[Massive Entertainment (Ground Control series) veterans Norneby and Olsson use this in-depth technical article to discuss how to radically improve your experience planning video games through applying software engineering processes to game development.]
This article describes and elaborates four best practices of software engineering in the context of game development. These practices are:
We urge game developers to realize that many of the software problems commonly encountered in game development have already been encountered and successfully addressed in traditional software development organizations. The article is intended as an inspirational starting point for applying best practices in your own projects.
Software development is plagued with many serious problems. Complexity is increasing, time to market is decreasing and quality requirements are skyrocketing. This puts great strains on the software developing organization and the people therein. It is no longer possible to work harder; we must work smarter.
Best practices of software engineering are commonly observed, commercially proven approaches to successful software development. Developers that wish to compete on the bleeding edge of software technology should adapt these practices to the specifics of their own organization and projects.
The most complex part of any computer game is the software behind it. The software needs to incorporate gameplay mechanics, artificial intelligence algorithms, network protocols, real-time physics simulations, decompression and playback of music, filtering and mixing of sounds, 3d visualization and more. In addition to all of this, multiple platforms must often be supported.
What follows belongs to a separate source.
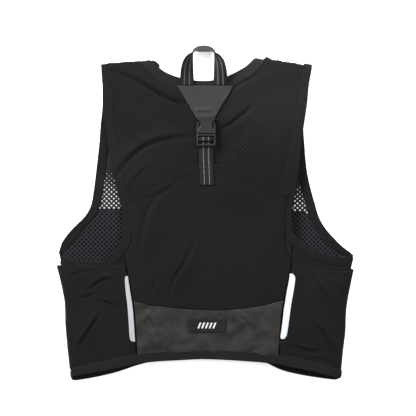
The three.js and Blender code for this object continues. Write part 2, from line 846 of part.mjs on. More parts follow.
// Flask pockets: flat on the floor under the mesh of the fronts
function frontPocket(side) {
  const sign = sides[side];
  const start = zipWidth + edgeGap;
  const low = flaskEdge[0].y;
  const high = flaskEdge[flaskEdge.length - 1].y;
  return sheetSolid(6, 8, clothWall, (s, v) => {
    const u = sign > 0 ? s : 1 - s;
    const y = bodyLength * THREE.MathUtils.lerp(low, high, v);
    const beside = outAt(sideFold, side, y) - clothWall / 2 - underReach - edgeGap;
    const clear = y < bodyLength * flaskEdge[1].y ? beside : halfWidth;
    const x = THREE.MathUtils.lerp(start, Math.min(outAt(flaskEdge, side, y), clear), u);
    return new THREE.Vector3(sign * x, y, floorHeight);
  });
}

// Front closing, one plain strip between the fronts
function frontZip() {
  const lines = {
    left: () => -zipWidth / 2,
    right: () => zipWidth / 2,
    bottom: (x) => hemLine(frontHem, x),
    top: (x) => upAt(frontNeck, x) - bandHold * neckBindingWidth,
  };
  return trimTo(clothGrid(2, 10, lines, frontHeight), ['neck', 'hem']);
}

// How far the back pocket and the lower panel stand over the back
function fillAt(x, y) {
  const across = THREE.MathUtils.clamp(Math.abs(x) / outAt(backEdge, sideOf(x), y), 0, 1);
  const fill = readTable(pocketFill, 'y', y / bodyLength, 'fill');
  return pocketSwell * fill * Math.cos((Math.PI / 2) * across);
}

function backPocketHeight(x, y) {
  return backHeight(x, y) + layer + fillAt(x, y) + creaseRelief(pocketCreases, x, y);
}

function pocketSide(side, y) {
  const banded = passed(rowsWhere.pocketMeetsBand, y);
  const inset = THREE.MathUtils.lerp(seamInset, armholeBindingWidth + edgeGap, banded);
  return outAt(backEdge, side, y) - inset;
}

// Back pocket with its V-shaped mouth, and the lower panel below its seam
function backPocket() {
  const lines = {
    left: (y) => -pocketSide('left', y),
    right: (y) => pocketSide('right', y),
    bottom: (x) => upAt(panelSeam, x) + seamGap / 2,
    top: (x) => upAt(pocketMouth, x),
  };
  return clothGrid(14, 12, lines, backPocketHeight);
}

function lowerPanel() {
  const lines = {
    left: (y) => -pocketSide('left', y),
    right: (y) => pocketSide('right', y),
    bottom: (x) => upAt(backHem, x) + hemBindingWidth + edgeGap,
    top: (x) => upAt(panelSeam, x) - seamGap / 2,
  };
  return clothGrid(12, 5, lines, (x, y) => backHeight(x, y) + layer + fillAt(x, y));
}

const overPocket = layer + clothWall / 2 + seamGap;

function reflectiveStrip(side) {
  const sign = sides[side];
  const low = stripLine[0].y;
  const high = stripLine[stripLine.length - 1].y;
  return sheetSolid(2, 8, stripWall, (s, v) => {
    const u = sign > 0 ? s : 1 - s;
    const y = bodyLength * THREE.MathUtils.lerp(low, high, v);
    const from = readTable(stripLine, 'y', y / bodyLength, `${side}In`);
    const to = readTable(stripLine, 'y', y / bodyLength, `${side}Out`);
    const x = sign * halfWidth * THREE.MathUtils.lerp(from, to, u);
    const lift = overPocket + edgeGap + stripWall / 2;
    return new THREE.Vector3(x, y, backHeight(x, y) + lift);
  });
}

function labelPatch() {
  return sheetSolid(6, 2, patchWall, (u, v) => {
    const x = patchOut * halfWidth + (u - 0.5) * patchWidth;
    const y = patchUp * bodyLength + (v - 0.5) * patchLength;
    const lift = overPocket + patchWall / 2;
    return new THREE.Vector3(x, y, backHeight(x, y) + fillAt(x, y) + lift);
  });
}

// Tab under the neck band, narrowing to the buckle
const overBand = bindingWall / 2 + seamGap;

function yokeTab() {
  return sheetSolid(6, 7, tabWall, (u, v) => {
    const y = bodyLength * THREE.MathUtils.lerp(tabEndUp, tabTopUp, v);
    const width = THREE.MathUtils.lerp(tabEndWidth, tabTopWidth, v);
    const x = closureOut * halfWidth + (u - 0.5) * width;
    return new THREE.Vector3(x, y, backHeight(x, y) + overBand + tabWall / 2);
  });
}

// Grab loop: webbing that lies flat at its feet and turns over on itself across the top
function handleLoop() {
  const foot = bodyLength * tabTopUp + seamGap;
  const level = backHeight(0, foot) + overBand + tabWall / 2;
  const columns = 28;
  const spot = (i) => {
    const share = THREE.MathUtils.clamp(i / columns, 0, 1);
    const s = 1 - Math.abs(2 * share - 1);
    const out = (readTable(loopPath, 's', s, 'out') * loopSpread) / 2;
    const up = readTable(loopPath, 's', s, 'up');
    const turn = THREE.MathUtils.degToRad(loopTwist * readTable(loopPath, 's', s, 'turn'));
    const rise = (webbingWidth / 2) * Math.sin(turn) - loopDrop * smooth(0.4, 1, up);
    const x = loopOut * halfWidth + (share < 0.5 ? -out : out);
    return { x, y: foot + loopRise * up, z: level + rise, turn };
  };
  return sheetSolid(columns, 2, webbingWall, (u, v) => {
    const i = Math.round(u * columns);
    const here = spot(i);
    const run = new THREE.Vector2(spot(i + 1).x - spot(i - 1).x, spot(i + 1).y - spot(i - 1).y);
    if (i === 0 || i === columns) run.set(0, i === 0 ? 1 : -1);
    run.normalize();
    const reach = (v - 0.5) * webbingWidth;
    const flat = reach * Math.cos(here.turn);
    const z = here.z + reach * Math.sin(here.turn);
    return new THREE.Vector3(here.x - run.y * flat, here.y + run.x * flat, z);
  });
}

// Buckle: the socket next to the tab, and the plug's frame below it
const buckleTop = bodyLength * tabEndUp - seamGap;
const plugTop = buckleTop - socketLength - seamGap;
const plugCentre = plugTop - plugLength / 2;
const backTop = backHeight(0, plugCentre) + clothWall / 2;
const underStrap = backTop + seamGap + webbingWall / 2;
const overStrap = underStrap + webbingWall + seamGap;
const frameFloor = overStrap + webbingWall / 2 + seamGap;
const socketFloor = backHeight(0, buckleTop - socketLength / 2) + clothWall / 2 + seamGap;

function buckleSocket() {
  const half = buckleWidth / 2;
  const waist = socketWaist / 2;
  const foot = half - socketFlare;
  const neck = half - socketStep;
  const up = (share) => share * socketLength;
  const outline = new THREE.Shape();
  outline.moveTo(-half, 0);
  outline.lineTo(half, 0);
  outline.lineTo(foot, up(0.36));
  outline.quadraticCurveTo(waist, up(0.42), waist, up(0.62));
  outline.quadraticCurveTo(waist, up(0.8), neck, up(0.84));
  outline.lineTo(half, socketLength);
  outline.lineTo(-half, socketLength);
  outline.lineTo(-neck, up(0.84));
  outline.quadraticCurveTo(-waist, up(0.8), -waist, up(0.62));
  outline.quadraticCurveTo(-waist, up(0.42), -foot, up(0.36));
  outline.closePath();
  const options = { depth: socketWall, bevelEnabled: false, curveSegments: 4 };
  const geometry = new THREE.ExtrudeGeometry(outline, options);
  return geometry.translate(closureOut * halfWidth, buckleTop - socketLength, socketFloor);
}

function bucklePlug() {
  const half = buckleWidth / 2;
  const frame = new THREE.Shape();
  frame.moveTo(-half, frameCorner);
  frame.quadraticCurveTo(-half, 0, -half + frameCorner, 0);
  frame.lineTo(half - frameCorner, 0);
  frame.quadraticCurveTo(half, 0, half, frameCorner);
  frame.lineTo(half, plugLength);
  frame.lineTo(-half, plugLength);
  frame.closePath();
  const inner = half - frameSide;
  const window = new THREE.Path();
  window.moveTo(-inner, frameBar);
  window.lineTo(-inner, plugLength - frameBar);
  window.lineTo(inner, plugLength - frameBar);
  window.lineTo(inner, frameBar);
  window.closePath();
  frame.holes.push(window);
  const options = { depth: plugWall, bevelEnabled: false, curveSegments: 3 };
  const rim = new THREE.ExtrudeGeometry(frame, options);
  rim.translate(closureOut * halfWidth, plugTop - plugLength, frameFloor);
  const bar = new THREE.CylinderGeometry(barSize / 2, barSize / 2, buckleWidth - frameSide, 10);
  bar.rotateZ(Math.PI / 2);
  bar.translate(closureOut * halfWidth, plugTop - barInset, frameFloor);
  return fromSolid(weld(rim).add(weld(bar)));
}

function weld(geometry) {
  const bare = new THREE.BufferGeometry();
  bare.setAttribute('position', geometry.getAttribute('position'));
  if (geometry.getIndex()) bare.setIndex(geometry.getIndex());
  return toSolid(mergeVertices(bare, 1e-4));
}

// Strap: up under the plug, over its bar and back down as the tail
function closureStrap() {
  const barUp = plugTop - barInset;
  const turn = barSize / 2 + seamGap + webbingWall / 2;
  const under = bodyLength * underEndUp;
  const tail = bodyLength * tailEndUp;
  const mouth = upAt(pocketMouth, 0);
  const mouthRise = 14;
  const clear = 1;
  const overPocketAt = (y) => backPocketHeight(0, y) + clothWall / 2 + seamGap + webbingWall / 2;
  const tailHeight = (y) => {
    const onPocket = 1 - smooth(mouth + clear, mouth + mouthRise, y);
    return THREE.MathUtils.lerp(overStrap, Math.max(overPocketAt(y), overStrap), onPocket);
  };
  const path = [];
  for (let i = 0; i < 3; i += 1) {
    path.push([THREE.MathUtils.lerp(under, barUp, i / 3), underStrap]);
  }
  for (let i = 0; i <= 6; i += 1) {
    const angle = -Math.PI / 2 + (Math.PI * i) / 6;
    path.push([barUp + turn * Math.cos(angle), frameFloor + turn * Math.sin(angle)]);
  }
  const out = plugTop - plugLength - clear;
  path.push([barUp - turn, frameFloor + turn], [barUp - 2 * turn, overStrap], [out, overStrap]);
  for (let i = 1; i <= 7; i += 1) {
    const y = THREE.MathUtils.lerp(out, tail, i / 7);
    path.push([y, tailHeight(y)]);
  }
  return sheetSolid(1, path.length - 1, webbingWall, (u, v) => {
    const [y, z] = path[Math.round(v * (path.length - 1))];
    return new THREE.Vector3(closureOut * halfWidth + (0.5 - u) * webbingWidth, y, z);
  });
}

addPiece('front_panel_left', frontPanel('left'), mesh);
addPiece('front_panel_right', frontPanel('right'), mesh);
addPiece('front_zip', frontZip(), moulded);
addPiece('front_pocket_left', frontPocket('left'), stretch);
addPiece('front_pocket_right', frontPocket('right'), stretch);
addPiece('back_panel', backPanel(), cloth);
addPiece('side_panel_left', sidePanel('left'), stretch);
addPiece('side_panel_right', sidePanel('right'), stretch);
addPiece('side_pocket_left', sidePocket('left'), stretch);
addPiece('side_pocket_right', sidePocket('right'), stretch);
addPiece('back_pocket', backPocket(), stretch);
addPiece('lower_panel', lowerPanel(), ripstop);
addPiece('neck_binding', bandSolid(neckRails), binding);
addPiece('armhole_binding_left', bandSolid(armholeRails.left), binding);
addPiece('armhole_binding_right', bandSolid(armholeRails.right), binding);
addPiece('hem_binding', bandSolid(hemRails), binding);
addPiece('reflective_strip_left', reflectiveStrip('left'), reflective);
addPiece('reflective_strip_right', reflectiveStrip('right'), reflective);
addPiece('label_patch', labelPatch(), binding);
addPiece('yoke_tab', yokeTab(), coated);
addPiece('handle_loop', handleLoop(), webbing);
addPiece('buckle_socket', buckleSocket(), moulded);
addPiece('buckle_plug', bucklePlug(), moulded);
addPiece('closure_strap', closureStrap(), webbing);

// The origin is the middle of the underside
const bounds = new THREE.Box3().setFromObject(vest);
const middle = bounds.getCenter(new THREE.Vector3());
vest.position.set(-middle.x, -middle.y, -bounds.min.z);

export default vest;
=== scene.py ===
import math

import bmesh
import bpy
import numpy as np
from mathutils import Matrix, Vector
from mathutils.bvhtree import BVHTree


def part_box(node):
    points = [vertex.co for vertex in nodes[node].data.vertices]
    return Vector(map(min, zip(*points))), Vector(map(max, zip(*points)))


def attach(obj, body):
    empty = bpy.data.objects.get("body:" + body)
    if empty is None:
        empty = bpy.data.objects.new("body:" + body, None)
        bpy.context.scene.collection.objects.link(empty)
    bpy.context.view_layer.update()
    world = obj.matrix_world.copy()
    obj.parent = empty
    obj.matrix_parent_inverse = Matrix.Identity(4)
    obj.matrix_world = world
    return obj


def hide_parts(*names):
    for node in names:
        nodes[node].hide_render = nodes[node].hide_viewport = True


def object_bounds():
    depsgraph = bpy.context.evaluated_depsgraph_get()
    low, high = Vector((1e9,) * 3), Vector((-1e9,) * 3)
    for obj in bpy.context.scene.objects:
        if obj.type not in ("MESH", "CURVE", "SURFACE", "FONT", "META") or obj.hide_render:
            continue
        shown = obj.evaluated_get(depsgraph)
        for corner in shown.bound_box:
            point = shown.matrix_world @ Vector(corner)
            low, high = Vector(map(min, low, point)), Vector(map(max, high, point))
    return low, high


# Running hydration vest lying flat, back up, seen from straight above.
# Metres; +X to the right, +Y towards the shoulders, +Z up out of the back.

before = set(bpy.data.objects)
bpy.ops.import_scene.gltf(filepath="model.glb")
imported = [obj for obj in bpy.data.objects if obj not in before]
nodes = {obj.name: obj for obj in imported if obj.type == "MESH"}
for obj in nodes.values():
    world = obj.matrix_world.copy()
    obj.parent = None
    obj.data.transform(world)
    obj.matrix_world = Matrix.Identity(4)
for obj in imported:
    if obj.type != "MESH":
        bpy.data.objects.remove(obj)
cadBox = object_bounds()
print("stage: frame loaded,", len(nodes), "nodes")

mm = 0.001


# Meshes and objects


pieces = {}


def addObject(name, data):
    holder = bpy.data.objects.new(name, data)
    bpy.context.scene.collection.objects.link(holder)
    return holder


# A piece of the vest, with the nodes of the frame that it stands for
def addPiece(name, mesh, materials, replaced=()):
    for material in materials:
        mesh.materials.append(material)
    piece = addObject(name, mesh)
    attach(piece, "root")
    if replaced:
        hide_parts(*replaced)
    pieces[name] = piece


def makeMesh(name, points, faces):
    mesh = bpy.data.meshes.new(name)
    mesh.from_pydata(np.asarray(points).tolist(), [], [list(map(int, f)) for f in faces])
    mesh.update()
    mesh.shade_smooth()
    return mesh


# The faces of a thin sheet given as two grids of points, the upper one first
def sheetFaces(columns, rows):
    count = columns * rows
    faces = []
    for j in range(rows - 1):
        for i in range(columns - 1):
            a = j * columns + i
            quad = [a, a + 1, a + columns + 1, a + columns]
            faces.append(quad)
            faces.append([count + k for k in reversed(quad)])
    edge = list(range(columns)) + [j * columns + columns - 1 for j in range(1, rows)]
    edge += [(rows - 1) * columns + i for i in reversed(range(columns - 1))]
    edge += [j * columns for j in reversed(range(1, rows - 1))]
    for a, b in zip(edge, edge[1:] + edge[:1]):
        faces.append([b, a, a + count, b + count])
    return faces


# One mesh from several, each with its own material where they are to stay apart
def joinMeshes(name, meshes, apart=False):
    points, faces, marks = [], [], []
    offset = 0
    for number, mesh in enumerate(meshes):
        found = readPoints(mesh)
        points.append(found)
        faces += [[offset + i for i in p.vertices] for p in mesh.polygons]
        marks += [number * apart] * len(mesh.polygons)
        offset += len(found)
    joined = makeMesh(name, np.vstack(points), faces)
    joined.polygons.foreach_set("material_index", marks)
    return joined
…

The software must also be packaged with huge amounts of data in the form of textures, models, animations, sounds, scripts etc. to create something fun and entertaining; an elusive mix of technology and art.
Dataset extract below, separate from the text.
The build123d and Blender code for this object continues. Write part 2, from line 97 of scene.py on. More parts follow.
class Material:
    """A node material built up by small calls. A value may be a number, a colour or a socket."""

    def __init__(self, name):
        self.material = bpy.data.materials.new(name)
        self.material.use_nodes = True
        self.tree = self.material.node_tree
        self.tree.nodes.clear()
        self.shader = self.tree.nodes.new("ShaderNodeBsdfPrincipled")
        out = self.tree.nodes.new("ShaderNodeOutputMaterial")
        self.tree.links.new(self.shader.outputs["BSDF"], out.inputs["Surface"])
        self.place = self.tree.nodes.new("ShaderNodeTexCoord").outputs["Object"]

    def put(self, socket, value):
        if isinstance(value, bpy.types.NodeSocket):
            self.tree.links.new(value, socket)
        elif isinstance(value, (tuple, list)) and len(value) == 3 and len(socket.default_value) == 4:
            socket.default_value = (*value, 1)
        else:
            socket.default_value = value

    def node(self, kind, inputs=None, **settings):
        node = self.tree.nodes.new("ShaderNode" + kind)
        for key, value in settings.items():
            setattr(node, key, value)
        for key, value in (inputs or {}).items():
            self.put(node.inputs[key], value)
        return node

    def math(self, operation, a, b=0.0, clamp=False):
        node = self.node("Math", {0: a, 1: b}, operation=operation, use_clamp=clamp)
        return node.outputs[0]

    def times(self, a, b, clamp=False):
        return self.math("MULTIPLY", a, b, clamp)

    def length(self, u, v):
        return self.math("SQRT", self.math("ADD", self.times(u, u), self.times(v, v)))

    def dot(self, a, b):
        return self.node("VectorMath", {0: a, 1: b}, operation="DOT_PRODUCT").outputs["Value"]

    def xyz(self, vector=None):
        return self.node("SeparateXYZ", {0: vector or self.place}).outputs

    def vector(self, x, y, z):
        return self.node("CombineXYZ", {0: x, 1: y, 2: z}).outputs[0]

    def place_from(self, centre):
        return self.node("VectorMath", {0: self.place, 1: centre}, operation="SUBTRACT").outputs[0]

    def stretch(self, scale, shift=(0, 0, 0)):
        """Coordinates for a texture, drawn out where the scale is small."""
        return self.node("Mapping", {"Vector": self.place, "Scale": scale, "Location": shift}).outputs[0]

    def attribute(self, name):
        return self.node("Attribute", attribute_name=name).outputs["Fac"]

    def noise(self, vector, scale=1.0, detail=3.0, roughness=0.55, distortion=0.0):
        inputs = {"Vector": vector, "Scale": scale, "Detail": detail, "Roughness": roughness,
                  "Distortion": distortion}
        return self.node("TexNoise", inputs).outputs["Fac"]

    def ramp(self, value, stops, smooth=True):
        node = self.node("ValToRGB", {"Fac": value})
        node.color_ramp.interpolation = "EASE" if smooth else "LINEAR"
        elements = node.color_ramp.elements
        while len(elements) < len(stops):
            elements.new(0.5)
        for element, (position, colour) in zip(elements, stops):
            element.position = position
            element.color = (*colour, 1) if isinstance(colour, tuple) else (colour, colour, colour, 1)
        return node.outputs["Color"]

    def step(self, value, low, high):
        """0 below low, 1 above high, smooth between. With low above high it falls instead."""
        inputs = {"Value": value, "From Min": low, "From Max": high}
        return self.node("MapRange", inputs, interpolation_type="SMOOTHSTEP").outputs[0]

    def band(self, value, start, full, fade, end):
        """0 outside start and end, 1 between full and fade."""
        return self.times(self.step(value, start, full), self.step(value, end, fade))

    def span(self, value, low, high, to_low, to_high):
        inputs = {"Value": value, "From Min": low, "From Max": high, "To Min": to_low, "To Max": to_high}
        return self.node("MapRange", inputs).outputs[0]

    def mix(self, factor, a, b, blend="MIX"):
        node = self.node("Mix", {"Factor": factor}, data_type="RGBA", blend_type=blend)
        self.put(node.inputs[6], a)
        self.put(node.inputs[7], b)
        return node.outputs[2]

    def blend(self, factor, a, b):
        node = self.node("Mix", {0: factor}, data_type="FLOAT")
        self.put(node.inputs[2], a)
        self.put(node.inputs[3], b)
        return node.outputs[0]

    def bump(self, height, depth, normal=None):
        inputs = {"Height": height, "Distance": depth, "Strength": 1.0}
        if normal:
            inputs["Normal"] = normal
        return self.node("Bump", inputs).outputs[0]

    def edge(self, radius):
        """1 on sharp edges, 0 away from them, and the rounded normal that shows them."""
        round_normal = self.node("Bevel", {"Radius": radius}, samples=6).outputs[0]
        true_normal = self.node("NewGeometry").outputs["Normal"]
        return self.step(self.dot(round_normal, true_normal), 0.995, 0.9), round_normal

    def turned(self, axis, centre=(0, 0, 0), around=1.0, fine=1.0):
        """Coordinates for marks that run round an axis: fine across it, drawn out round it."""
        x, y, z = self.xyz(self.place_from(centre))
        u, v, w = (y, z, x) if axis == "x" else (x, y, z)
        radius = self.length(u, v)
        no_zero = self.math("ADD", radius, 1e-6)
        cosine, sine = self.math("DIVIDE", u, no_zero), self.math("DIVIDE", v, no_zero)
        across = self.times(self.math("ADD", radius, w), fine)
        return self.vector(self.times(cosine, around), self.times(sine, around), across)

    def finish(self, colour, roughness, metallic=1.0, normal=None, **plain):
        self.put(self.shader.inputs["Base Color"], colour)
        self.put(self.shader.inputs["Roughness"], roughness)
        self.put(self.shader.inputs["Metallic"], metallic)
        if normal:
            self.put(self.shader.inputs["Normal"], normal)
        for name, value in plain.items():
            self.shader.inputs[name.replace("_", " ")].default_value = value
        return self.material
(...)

Considering all of this, it is not surprising that many games are released with poor quality, often requiring fixes in the form of software and/or content patches from day one. All of these complexities cause games to exceed their budgets and miss time to market by not days, but months and years. As a result, many game developers are fighting a losing battle to survive.
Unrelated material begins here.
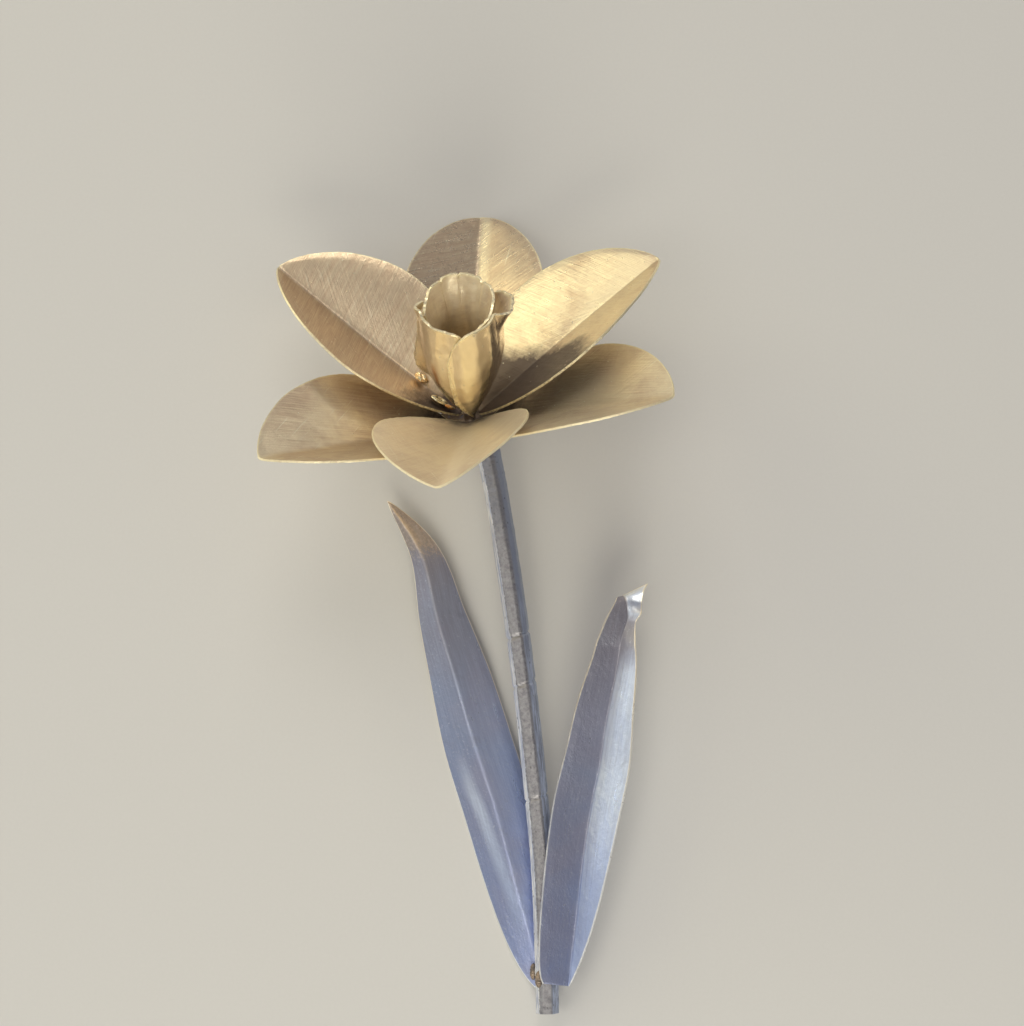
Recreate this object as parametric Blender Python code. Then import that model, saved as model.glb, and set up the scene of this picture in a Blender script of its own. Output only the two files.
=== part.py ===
"""A daffodil made of sheet metal: folded brass petals, a rolled trumpet, a ground bar stem and two steel leaves.

It lies on its back, as it would on a table: the stem runs along +Y towards the flower, +X is to the right
and +Z is up. The origin is under the middle of the whole part, on the surface that it lies on.
"""

import math

import bmesh
import bpy
from mathutils import Matrix, Vector

MM = 0.001

# Flower as a whole: its centre, and the way its axis leans up from the surface and to the side
FLOWER_CENTRE = Vector((0.7, 46.9, 20.65)) * MM
FLOWER_RISE = math.radians(51.0)
FLOWER_TURN = math.radians(-8.0)

# Sheet: what petals and leaves are cut from
SHEET = 0.8 * MM
BEND_RADIUS = 1.0 * MM
GAP = 0.3 * MM

# Petal blank: a pointed oval, widest half way along
PETAL_LENGTH = 64.0 * MM
PETAL_WIDTH = 43.0 * MM
PETAL_ROOT = 0.015
PETAL_ROOT_SWELL = 0.88
PETAL_TIP_SWELL = 0.68
INNER_LAYER = {"radius": 2.0 * MM, "height": 2.5 * MM}
OUTER_LAYER = {"radius": 3.0 * MM, "height": -1.0 * MM}

# Petals: the angle round the flower, the rise of the crease, the roll about it, the fold of each half, the curl
PETALS = {
    "petal_upper_left": (INNER_LAYER, 149.0, 30.5, -3.5, 32.5, 5.5),
    "petal_upper_right": (INNER_LAYER, 22.5, 29.5, -5.5, 20.5, -4.5),
    "petal_front": (INNER_LAYER, 266.0, 27.0, 3.0, 23.0, -2.0),
    "petal_back": (OUTER_LAYER, 86.0, 22.0, 3.0, 24.0, -15.5),
    "petal_lower_right": (OUTER_LAYER, 334.0, 26.5, -3.5, 18.0, -9.5),
    "petal_lower_left": (OUTER_LAYER, 215.0, 23.0, -2.5, 25.0, -4.0),
}
PETAL_ROWS = 16
PETAL_COLUMNS = (0.0, 0.1, 0.5, 1.0)
# The petal whose tip is ground flat where the part rests on it, and the block that grinds it
RESTING_PETAL = "petal_back"
GRINDER_SIZE = Vector((120.0, 160.0, 20.0)) * MM

# Trumpet: three lobes of one cup, nested where they overlap
CUP_FOOT = 5.6 * MM
CUP_HEIGHT = 36.1 * MM
CUP_RADIUS = 10.5 * MM
CUP_BELLY = 26.0 * MM
CUP_FOOT_LEAD = 2.0 * MM
CUP_BACK_RISE = 1.7 * MM
CUP_LEAN = 0.03
LOBE_STEP = 1.15 * MM
LOBE_FOOT_SHARE = 0.5
LOBE_FULL_WRAP = 0.42
LOBE_ROWS = 14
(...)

We maintain that a large number of these problems are the very same problems "traditional" software developers have faced and conquered by implementing best practices in their organizations.
Developing iteratively can be viewed conceptually as splitting up the development of the software into several miniature projects, called iterations. Central to this style of development is that each iteration continuously delivers a working executable that allows for proper assessment of current project quality and progress.
Each iteration is a micro version of the project as a whole, with each area of the final product represented at some level of abstraction, and as iterations progress, the quality of each aspect of the product increases. Each iteration incorporates the natural flow of working with requirements through analysis, design, implementation, test and final delivery of the product, as working software is the product of each and every iteration.
This flow repeats not only on a per-iteration basis but also on a project basis; the focus of the earliest iterations being more towards nailing down the fun of the game, often working in conjunction with focus groups and requirements, while later iterations focus more on detailing features of the product. This workflow can also be found on a daily basis, with a single developer's day starting with the acceptance of a task, investigation of the requirements of the task, perhaps doing some small analysis/design sketches, moving on to implementation, and finally testing and integrating the feature into the product.
The key driver behind iterative development is to reduce as much risk as possible as early as possible. In game development a major risk is that the gameplay is simply not entertaining enough. Iterative development enables the developer to discover such fundamental problems early in the project instead of towards the end, as a working executable (albeit at a very high level of abstraction) is available as soon as the first iteration is completed. The developer is thus able to change the design or even abandon the project before a huge part of the budget is spent.
As mentioned, a central aspect of each iteration is that it should result in a stable, functional, testable software system that should be delivered to the end user. In game development this could mean delivering the product to key stakeholders and focus groups and/or to the actual end user (perhaps represented by focus groups). The output of one iteration becomes the input of the next, with the most critical flaws and/or missing features becoming the goals of the next iteration. This way the developer has a chance to re-evaluate and steer the project in the most appropriate direction once per iteration, reacting to real experiences from a real working system.
One key effect of this procedure is that the game design and the understanding of the game design evolve with the project. In essence there is no longer any need for a complete design document before starting the project; indeed, creating such a document would most definitely be a waste of resources since the elusive property of fun simply must be tested and tweaked using a working software product. It is our continuing experience that no game design document survives contact with actual implementation, and accepting this fact and acting accordingly is essential.
Iterative development also lets you decide when the game is "good enough". In essence this means that you can stop the project when you feel that the resources spent each iteration do not yield sufficient return. The software is always "complete" at any particular time in development. This property of iterative development is very interesting and leads to the important realization that there is no point in worrying about unknowns in the project, you simply do the best you can to improve the game based on the state it is in today.
It is very common for projects to be completely unproductive and paralyzed by analysis if they start worrying over speculative possible future problems and issues. Worrying about problems that in 90% of the case actually never happen is a waste of resources when what you really need to do is solve the 10% that actually do occur. You deal with concrete problems that actually exist, not with abstract problems that might occur.
Another key benefit of working iteratively is team motivation. Always having a product that steadily evolves and moves in the right direction is very important. The opposite -- working months or even years without seeing any progress -- is a certain project killer.
Iterative development is also the basis of many other best practices, making it probably the most important practice to understand, implement and refine.